The financial-services giant HSBC ramped up yet again the country’s local output growth, measured as the GDP, to 6.7 percent in 2017 from only 6.5 percent announced 12 months earlier.
The ramping up extends to growth prospects this year when the $305-billion economy was seen sustaining the pace of expansion also at 6.7 percent.
HSBC economist Frederic Neumann and colleague Qu Hongbin, in scanning the output potential of economies across Asia, said the Philippines “stands on solid ground as one of Asia’s growth leaders, and it will likely stay in that position in 2018, as well.”
“The country contributed to Asia’s host of upside surprises on growth in Q3 2017, expanding an impressive 6.9 percent year-on-year [YOY] [Q2: 6.7 percent]. The composition of this growth suggests that the country is firing on all cylinders, with all expenditure components contributing positively for the first time since 2014,” the duo said.
They traced the continuing expansion to strong private consumption and fixed investment as the main growth driver, noting that the former contributed 3 percentage points, while the latter contributed a separate 2 percentage points to growth in the third quarter when the economy delivered growth averaging 6.9 percent.
“But there are more encouraging signs in the data. Government spending has been a substantial contributor to growth this year, adding 0.9-percentage point in both Q2 and Q3, far above the long-term trend of 0.4 percentage points. This is an important development, if it persists, as it could suggest that the government is finally curbing its historical pattern of under spending,” the duo added.
However, the duo threw a word of caution on prospective expansion, noting particularly the moderation happening in fixed investment, “which slowed for the fifth straight quarter in Q3.”
“We focus particularly on the construction sector, where the private sector accounts for about 80 percent of the total figure. Private construction grew just 0.6 percent YOY in Q3 [Q2: 5.1 percent], while public construction picked up some of the slack, growing 12.6 percent YOY [Q2: 12.1 percent].
“This is due partly to the government’s shift away from public-private partnership projects. We expect public construction to expand further in 2018 as the government embarks on a more aggressive infrastructure program and boosts infrastructure spending to 7.2 percent of GDP by 2022. However, private construction will need to remain a steady contributor to investment, or it could become a drag on growth in 2018,” the duo said.
The country’s forecast growth in 2017 and the year ahead compares favorably against forecast expansion in China, whose supersized economy was seen expanding at the same 6.7-percent growth rate.
HSBC noted that China’s continued expansion in 2017 and the year ahead may prove slightly lower than previous as construction there has slowed and Chinese regulators have begun a tightening cycle.
China’s rapid growth had been made possible by massive lending in the past until last year, when regulatory measures were adopted in earnest that caused real-estate investments to dip and for local government spending, which have been similarly massive, to ease by a significant degree.

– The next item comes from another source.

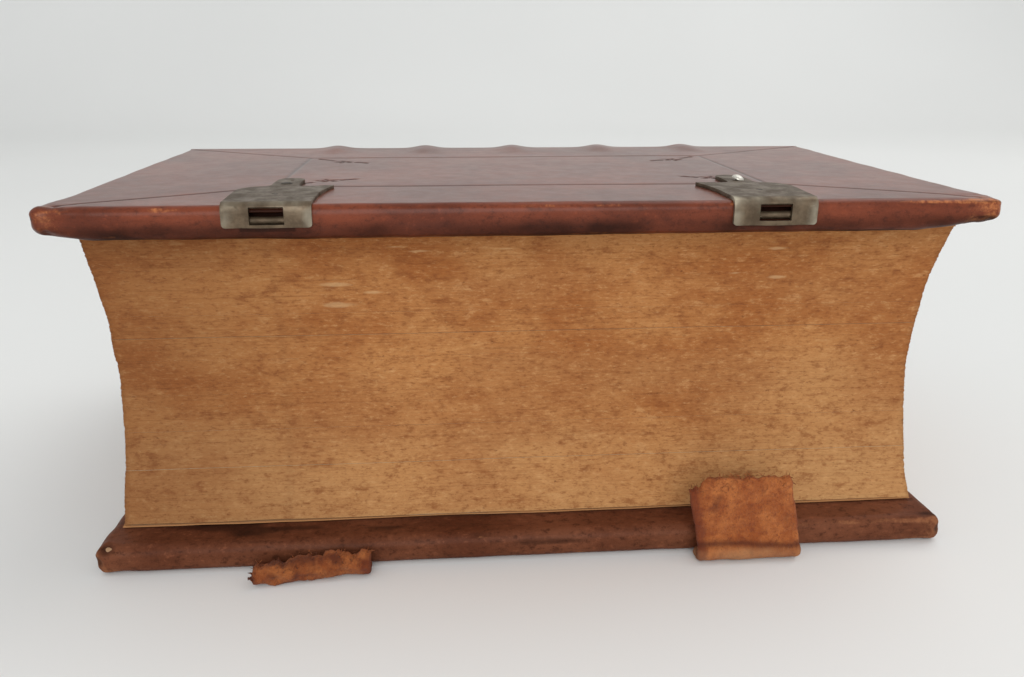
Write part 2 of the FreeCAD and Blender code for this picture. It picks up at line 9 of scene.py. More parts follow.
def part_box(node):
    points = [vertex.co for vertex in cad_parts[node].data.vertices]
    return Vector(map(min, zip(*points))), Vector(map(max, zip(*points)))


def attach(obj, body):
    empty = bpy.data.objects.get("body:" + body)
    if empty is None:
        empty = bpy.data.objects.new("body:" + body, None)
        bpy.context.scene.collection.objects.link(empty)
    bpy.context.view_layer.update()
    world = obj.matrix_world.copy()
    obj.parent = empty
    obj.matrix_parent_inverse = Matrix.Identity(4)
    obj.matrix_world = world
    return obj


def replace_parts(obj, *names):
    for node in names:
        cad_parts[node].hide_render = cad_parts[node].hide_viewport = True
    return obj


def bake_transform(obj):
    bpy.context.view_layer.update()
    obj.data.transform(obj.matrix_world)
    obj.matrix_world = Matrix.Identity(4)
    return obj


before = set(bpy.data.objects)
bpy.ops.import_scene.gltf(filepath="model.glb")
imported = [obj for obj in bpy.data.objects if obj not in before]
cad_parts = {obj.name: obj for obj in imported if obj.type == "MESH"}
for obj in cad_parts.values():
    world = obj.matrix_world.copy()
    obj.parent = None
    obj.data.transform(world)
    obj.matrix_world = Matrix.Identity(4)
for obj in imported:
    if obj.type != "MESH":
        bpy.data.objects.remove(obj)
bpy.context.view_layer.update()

“Swifter and more determined state-owned enterprise restructuring could also curb industrial employment and weigh on consumption, at least at the margin. Still, HSBC believes other sectors, such as high-tech investment and services, will take up the slack, along with decent export growth. That should keep GDP expanding at 6.7 percent on average in 2017, roughly the same pace as in the third quarter,” the duo added.
They also noted that inflation has proven well-behaved during the period, averaging well within the target of 2 percent to 4 percent at only 3.2 percent in the first 11 months, based on data from the Bangko Sentral ng Pilipinas (BSP).
As a result, the lender said the BSP was likely to keep the rate at which it borrows from banks and financial institutions steady at 3 percent for now, although the same may be raised to 3.25 percent in the April-to-June quarter.
“We thus expect the BSP to hike the reverse repo rate by 25-basis points in Q2 2018, to 3.25 percent, to prevent any unanticipated rise in inflation toward year-end. If this were to happen, however, we believe it would be a shallow hiking cycle and done only to moderate inflation pressures and to close the gap between the weighted average of the term-deposit facility rates, which is around 3.5 percent, and the reverse repo rate. After this initial hike, we do not expect another policy rate hike until Q3 2019,” they said.
As to what could jeopardize the economic gains achieved thus far, the duo cited the possible failure to break ground on key infrastructure projects going forward when the government under President Duterte “reverts to its historical under spending.”
“A realization of those risks could reduce investor and business confidence and drag down growth. Moreover, recent labor statistics suggest that the country’s workforce is gradually shifting from agriculture to construction in an effort to take part in the government’s infrastructure push. This has led to a recent uptick in male unemployment. For now, we believe this development is largely transitory and frictional in nature, but it poses downside risks to growth if the economy is unable to absorb these workers and/or the government is unable to fully realize its infrastructure plan,” the lender said.